L’epopea di Garibaldi, che ha affascinato intere generazioni di studenti (più alle medie, meno ai licei), continua a rappresentare tutt’oggi il nodo della discordia, una rielaborazione che andrebbe invece contestualizzata nel tempo storico. L’eroe dei due mondi – confermano taluni studiosi - era visto dal popolo come un santo liberatore. A Palermo era considerato “parente” di Santa Rosa così come a Napoli lo divenne di San Gennaro; in una stampa popolare era addirittura raffigurato con un gesto benedicente. In un calendario del 1863 era elevato alla gloria degli altari, il busto-reliquiario con tanto di aureola posto su un altare fra baionette, cannoni e munizioni al posto dei ceri. L’epigrafe era vero manifesto dell’anticlericalismo: “figli d’Italia, se asciugar volete / di Venezia e di Roma il lungo pianto / poco v’importi se non canta il prete / queste son le candele, questo è il santo.

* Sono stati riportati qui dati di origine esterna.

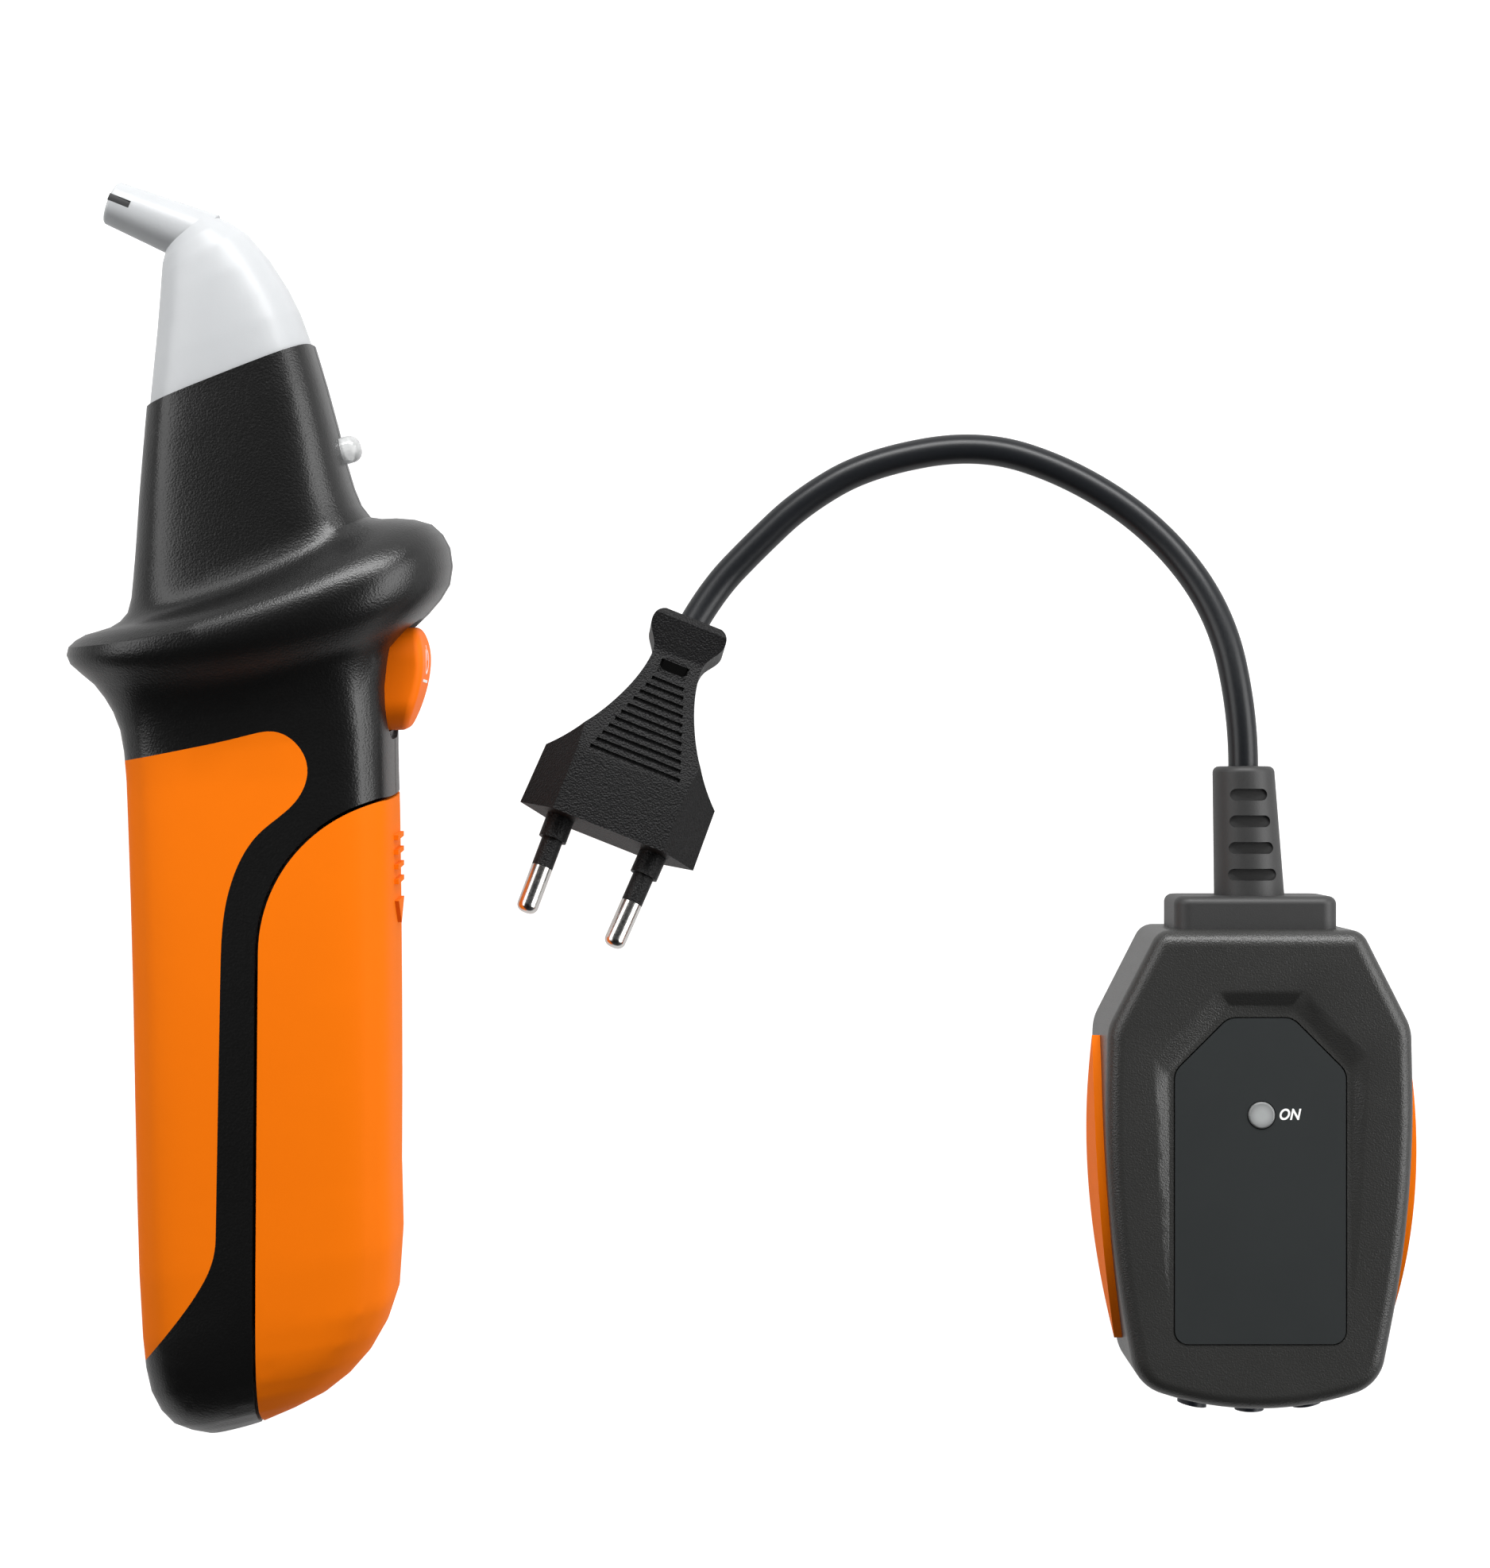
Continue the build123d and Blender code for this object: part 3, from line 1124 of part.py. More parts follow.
with BuildPart() as plug_body:
    with BuildSketch(Plane.XY.offset(-PLUG_HALF_THICK)):
        with BuildLine():
            front = Line((0, 0), (0, PLUG_HALF_WIDTH))
            flank = Line(front @ 1, (PLUG_BLOCK_LONG, PLUG_HALF_WIDTH - 0.35))
            flare = Spline(
                flank @ 1, (17.5, 11.6), (24.0, 7.9), (33.0, 5.1), (37.0, 5.3), (40.6, 7.3),
                (42.8, 7.0), (PLUG_LONG, 5.6),
            )
            Line(flare @ 1, (PLUG_LONG, 0))
            mirror(about=Plane.XZ)
        make_face()
    extrude(amount=2 * PLUG_HALF_THICK)
    with BuildSketch(Plane.XZ):
        with BuildLine():
            front = Line((0, 0), (0, PLUG_HALF_THICK))
            Polyline(
                front @ 1, (PLUG_BLOCK_LONG, PLUG_HALF_THICK), (PLUG_WAIST_AT, PLUG_WAIST_HALF_THICK),
                (PLUG_LONG - PLUG_REAR_EDGE, PLUG_REAR_HALF_THICK),
                (PLUG_LONG, PLUG_REAR_HALF_THICK - PLUG_REAR_EDGE / 2),
                (PLUG_LONG, 0),
            )
            mirror(about=Plane.XZ)
        make_face()
    extrude(amount=PLUG_HALF_WIDTH, both=True, mode=Mode.INTERSECT)
    with BuildSketch(Plane.YZ):
        Polygon(
            (PLUG_HALF_WIDTH, 0), (PLUG_FLAT_HALF, PLUG_HALF_THICK), (-PLUG_FLAT_HALF, PLUG_HALF_THICK),
            (-PLUG_HALF_WIDTH, 0), (-PLUG_FLAT_HALF, -PLUG_HALF_THICK),
            (PLUG_FLAT_HALF, -PLUG_HALF_THICK), align=None,
        )
    extrude(amount=PLUG_LONG, mode=Mode.INTERSECT)
    for rib in range(GROOVE_COUNT):
        along = GROOVE_START + rib * GROOVE_PITCH
        reach = GROOVE_ROOT_HALF + (GROOVE_END_HALF - GROOVE_ROOT_HALF) * rib / (GROOVE_COUNT - 1)
        for side in (1, -1):
            with Locations((along, 0, side * plug_side(along))):
                Box(GROOVE_WIDE, 2 * reach, 2 * GROOVE_DEEP, mode=Mode.SUBTRACT)
    for side in (1, -1):
        with Locations((DIMPLE_AT, 0, side * (plug_side(DIMPLE_AT) + DIMPLE_DEEP))):
            Box(DIMPLE_LONG, DIMPLE_WIDE, 4 * DIMPLE_DEEP, mode=Mode.SUBTRACT)
    for seat in PIN_SEATS:
        with BuildSketch(Plane(seat)):
            Circle(PIN_CORE_RADIUS)
        extrude(amount=-PIN_ROOT, mode=Mode.SUBTRACT)

with BuildPart() as plug_pins:
    for seat in PIN_SEATS:
        pin = Plane(seat)
        with BuildSketch(pin.offset(PIN_SLEEVE_LONG)):
            Circle(PIN_RADIUS)
        extrude(amount=PIN_LONG - PIN_SLEEVE_LONG)
        with BuildSketch(pin.offset(-PIN_ROOT)):
            Circle(PIN_CORE_RADIUS)
        extrude(amount=PIN_ROOT + PIN_SLEEVE_LONG)
    ends = plug_pins.faces().sort_by(Axis.X)[0:2]
    fillet(ends.edges(), PIN_ROUND)

with BuildPart() as pin_sleeves:
    for seat in PIN_SEATS:
        with BuildSketch(Plane(seat)):
            Circle(PIN_RADIUS)      # flush with the bare end
        extrude(amount=PIN_SLEEVE_LONG)
        with BuildSketch(Plane(seat)):
            Circle(PIN_COLLAR_RADIUS)
        extrude(amount=PIN_COLLAR_LONG)
    add(plug_pins.part, mode=Mode.SUBTRACT)
    add(plug_body.part, mode=Mode.SUBTRACT)

# the plug lies on the rear of its underside, its pins held up by the cord
PLUG_LIFT = -plug_body.part.rotate(Axis.Y, PLUG_PITCH).bounding_box().min.Z
PLUG_SEAT = Location((*PLUG_AT, PLUG_LIFT), (0, 0, PLUG_HEADING)) * Location((0, 0, 0), (0, PLUG_PITCH, 0))
PLUG_AXIS = Vector(
    cos(radians(PLUG_HEADING)) * cos(radians(PLUG_PITCH)),
    sin(radians(PLUG_HEADING)) * cos(radians(PLUG_PITCH)),
    -sin(radians(PLUG_PITCH)),
)

for label, piece in (
    ("plug_body", plug_body), ("plug_pins", plug_pins), ("pin_sleeves", pin_sleeves)
):
    keep(piece, label, PLUG_SEAT)

# ---------------------------------------------------------------- cord
# its route: out of the strain relief, down to the surface, round and into the plug
RELIEF_END = Vector(
    TRANSMITTER_AT[0] - SLEEVE_SWAY,
    TRANSMITTER_AT[1] + BODY_LENGTH + COLLAR_LONG + SLEEVE_LONG,
    BODY_SEAM,
)
PLUG_END = Vector(*PLUG_AT, PLUG_LIFT) + PLUG_AXIS * PLUG_LONG
CORD_ROUTE = [
    RELIEF_END,
    RELIEF_END + Vector(0, 9.4, 0),
    Vector(89.3, 37.9, 11.0),
    Vector(78.3, 53.7, 6.5),
    Vector(62.2, 64.9, 4.0),
    Vector(44.5, 70.7, 3.0),
    Vector(22.9, 68.4, 3.0),
    Vector(11.0, 59.1, 3.0),
    PLUG_END + PLUG_AXIS * 8.5,
    PLUG_END,
]


def bend_radii(route):
    """The radius of each corner of a route: as large as its two runs allow."""
    radii = []
    for before, corner, after in zip(route, route[1:], route[2:]):
        arriving, leaving = corner - before, after - corner
        turn = radians(arriving.get_angle(leaving))
        radii.append(0.45 * min(arriving.length, leaving.length) / tan(turn / 2))
    return radii


CORD_BENDS = bend_radii(CORD_ROUTE)

with BuildPart() as power_cord:
    with BuildLine() as cord_path:
        FilletPolyline(*CORD_ROUTE, radius=CORD_BENDS)
    with BuildSketch(Plane(origin=RELIEF_END, z_dir=(0, 1, 0))):
        Circle(CORD_RADIUS)
    sweep()

keep(power_cord, "power_cord")

cord_length = cord_path.wires()[0].length
print("relief end", RELIEF_END, "plug end", PLUG_END, PLUG_END + PLUG_AXIS * 8.5)
print("cord bends", [round(radius, 1) for radius in CORD_BENDS])
print("cord length", round(cord_length, 1))
print("cord volume against section times length",
      round(power_cord.part.volume / (pi * CORD_RADIUS**2 * cord_length), 4))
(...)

Scriveva Beniamino Placido che se avessero avuto la meglio i Borboni, probabilmente Eroe nazionale sarebbe stato considerato Carmine Crocco, il brigante per eccellenza; con i Piemontesi invece lo è diventato Garibaldi. Una equazione apparentemente azzardata, ma le vicende postunitarie, rilette nel tempo da letteratura e cinema, hanno riscritto quello che la storia ufficiale non insegnava. Florestano Vancini girò nel 1972 “Bronte – cronaca di un massacro che i libri di storia non hanno raccontato”. Il film elenca una folta bibliografia, da Colajanni a Mack Smith, da Romano a Candeloro – scriveva il critico Tullio Kezic - sui fatti che si svolsero fra il 3 e il 10 agosto 1860 a Bronte, un paese sulle falde dell’Etna: la forsennata rivolta delle plebi contadine e l’inesorabile repressione che seguì per mano dei garibaldini di Nino Bixio. Scrive Renzo Del Carria in Proletari senza rivoluzione: “È da questo feroce episodio, inumano nella sua spietata logica di lotta di classe, con il suo cosciente terrore contadino prima e reazionario poi, che ha inizio la storia delle classi subalterne in Italia”. Con il film prodotto dalla Rai, ma mai mandato in onda, il regista ferrarese porta sullo schermo una novella di Giovanni Verga dal titolo “Libertà”. E lo stesso faranno i fratelli Taviani, nel 1984, girando “Kaos” che traggono dalle Novelle per un anno di Luigi Pirandello. Un episodio in particolare, “L’altro figlio”, guarda al passaggio di Garibaldi dalla Sicilia: Carrobbardo, come lo chiama la vecchia protagonista, è una creatura eterea, una icona sul suo cavallo bianco che, anziché restituire dignità ai contadini, li ignora.

Tanti libri, dibattiti e documentari hanno alimentato una riflessione necessaria, ma deve essere un recupero culturale del secolo e mezzo alle spalle a riequilibrare gli interessi comuni di una nazione che sappia far tesoro della Storia.